Дробышев отвечал ей ворчаньем, а журналисты хором обещали:

— Выбросим!

Она была черноволосая, смуглая, с яркими темными глазами. Одного роста с мужем, но худощавая и стройная, она казалась выше Дробышева, полного человека с небрежной, немного развалистой походкой.

К концу рабочего дня Катя и Света, тоже чернявые, одинаково одетые, приносили отцу что-нибудь поесть, — так как он, конечно, и сегодня не пошел домой обедать, — и сдавали Пальмину все, что успела сделать Тамара Александровна. Это были гравюры на пластинках линолеума, портреты, зарисовки, заголовки и заставки газетных отделов. Старик печатник Думлер, лысый и начитанный человек, принимал их из рук Пальмина, как драгоценность.

— Это же тончайший волосяной штрих! — говорил он. — Когда приколачиваешь их к колодочкам, боишься дышать вслух, как перед Рафаэлем.

Удивительно, когда успевала Тамара Александровна обежать порт, заводы, стадион в поисках материала для своего альбома, перенести рисунки из альбома на линолеум, найти тему для маленьких смешных карикатур, которые шли в сопровождении четверостиший Одуванчика под неизменным заголовком «Пешком по городу»…

— Вы успеете? — спрашивал Пальмин, нагрузив ее заданиями.

— Надо успеть, — неизменно отвечала она. — Дробышев, например, и мысли не допускает, что я могу оскандалиться. Это такой рабовладелец!

Как все умные жены, она рисовала своего мужа строгим человеком, деспотическим главой семьи, диктатором, перед которым она трепещет. Но как охотно, покорно подчинялся ей Владимир Иванович, уверенный, что все в доме делается по его воле и с его согласия!
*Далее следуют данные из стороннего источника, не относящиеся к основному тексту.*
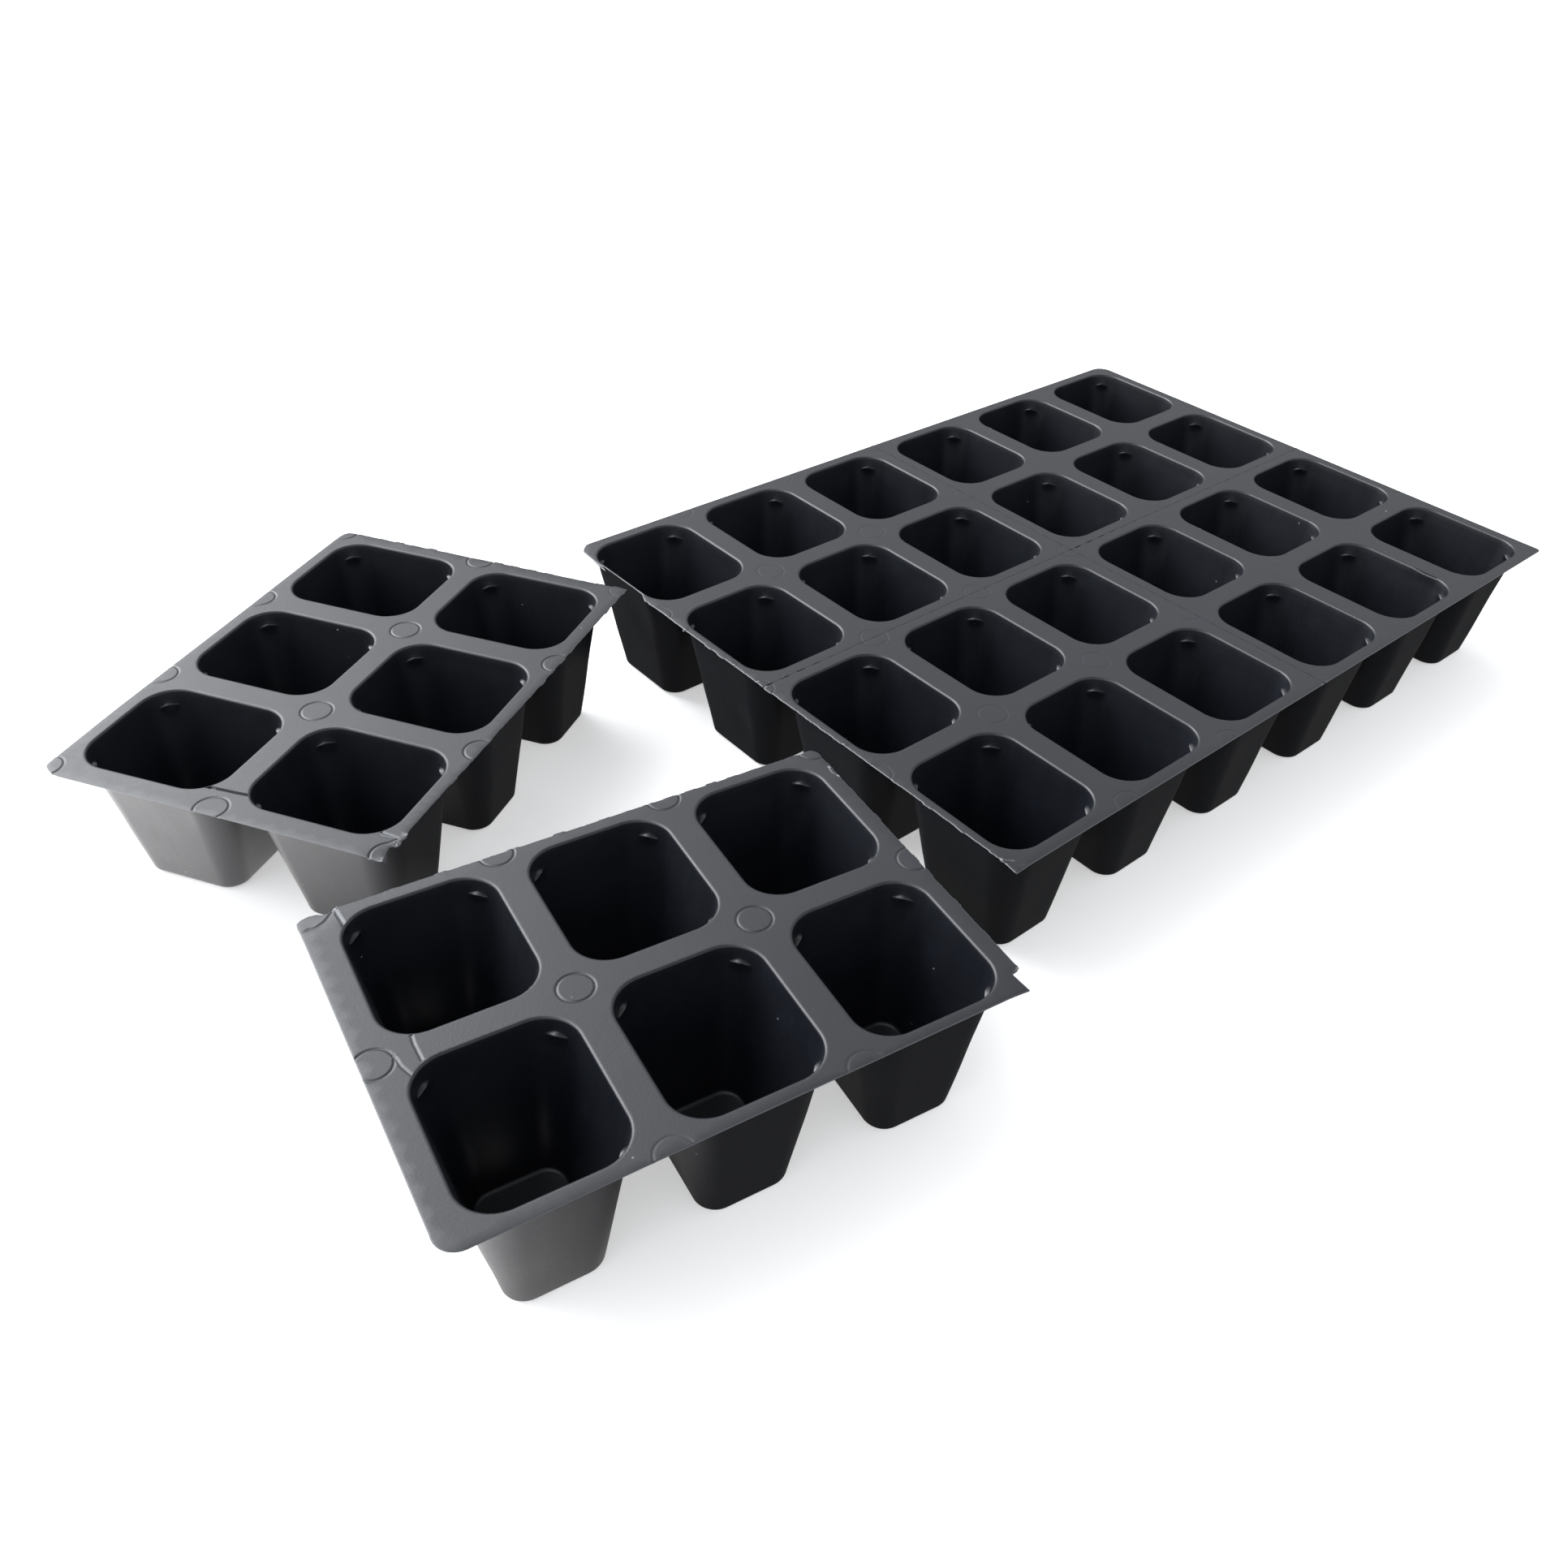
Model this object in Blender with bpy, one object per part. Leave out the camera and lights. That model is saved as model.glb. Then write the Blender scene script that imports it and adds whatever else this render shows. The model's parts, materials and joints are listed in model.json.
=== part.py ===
"""Plug tray: a formed plastic sheet of 4 x 9 cells, made of six 2 x 3 packs on snap lines.

Four packs are still joined to each other and two have been snapped off and lie beside them.
Every pack is one formed skin, so each is one object: a deck, six cells, feet and drain holes.
Lengths are in metres. +X runs along the joined packs' long side and +Z is up.
The tray stands on z = 0, and the middle of its bounding box is at x = 0, y = 0.
"""
import math

import bmesh
import bpy
from mathutils import Matrix, Vector

MM = 0.001

# Driving dimensions of the sheet
HEIGHT = 55 * MM            # bench to the deck's top face
GAUGE = 0.6 * MM            # thickness of the formed sheet
PITCH_X = 58.5 * MM         # cell to cell along the sheet
PITCH_Y = 66 * MM           # cell to cell across the sheet
COLUMNS = 3                 # cells in one pack along the sheet
ROWS = 2                    # cells in one pack across the sheet

# One cell, measured inside
MOUTH = (47.5 * MM, 55.8 * MM)
MOUTH_RADIUS = 12 * MM
FLOOR = (29.4 * MM, 39 * MM)
FLOOR_RADIUS = 7 * MM
FOOT_BEVEL = 1.6 * MM       # rounded edge where the walls meet the floor
DRAIN_RADIUS = 4 * MM
LUG_DEPTH = 5.4 * MM        # deck to the small ledge in each corner that keeps nested trays apart
LUG_LEDGE = 1.3 * MM        # how far the ledge stands out from the rounded corner
LUG_TAPER = 7 * MM          # height over which it fades into the wall below
ARC_STEPS = 3               # straight steps in each rounded corner

# Snap lines between the joined packs
SNAP_GAP = 0.3 * MM
SNAP_FROM_BASE_X = 30.8 * MM     # last cell's centre to the snap line, on the base pack's side
SNAP_FROM_END_X = 29.1 * MM      # the same on the end pack's side
SNAP_FROM_CELL_Y = 33.25 * MM    # cell centre to the snap line across the sheet

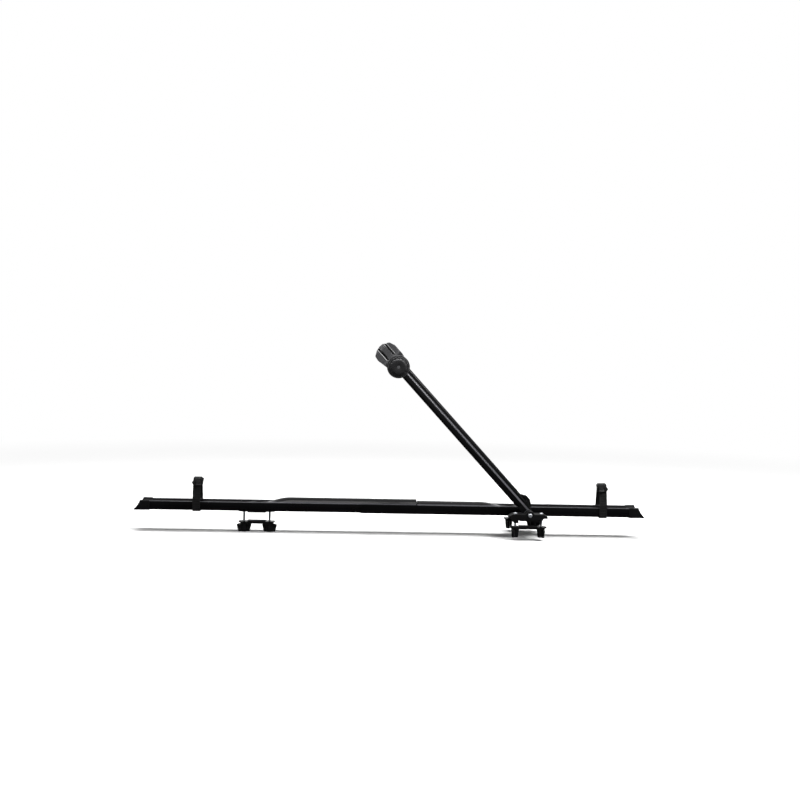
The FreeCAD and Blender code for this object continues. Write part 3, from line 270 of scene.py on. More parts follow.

Зато в редакции Дробышев был настоящим хозяином, этот улыбающийся, внешне не очень подвижной человек. Он выбил редакцию из наезженной колеи, когда каждый новый номер газеты был похож на предыдущий и, само собой разумелось, завтрашний номер не будет отличаться от сегодняшнего. Сила газеты стала проявляться целеустремленнее. То, чего хотел Наумов — активного участия газеты в изменении мира, — выполнял на деле Дробышев. В его кабинете почти весь день сменялись посетители, в общей комнате был поставлен большой стол с несколькими чернильницами для новых авторов — для тех, кто садился писать после долгих бесед с Дробышевым.

Черноморск принял как важное событие подборки рабкоровских заметок с «Красного судостроителя» о необходимости добыть крупные заказы для завода. И настоящим торжеством было появление таких же подборок в московских газетах. Каждое слово «Маяка» о «Красном судостроителе» подхватывал и комментировал весь Черноморск.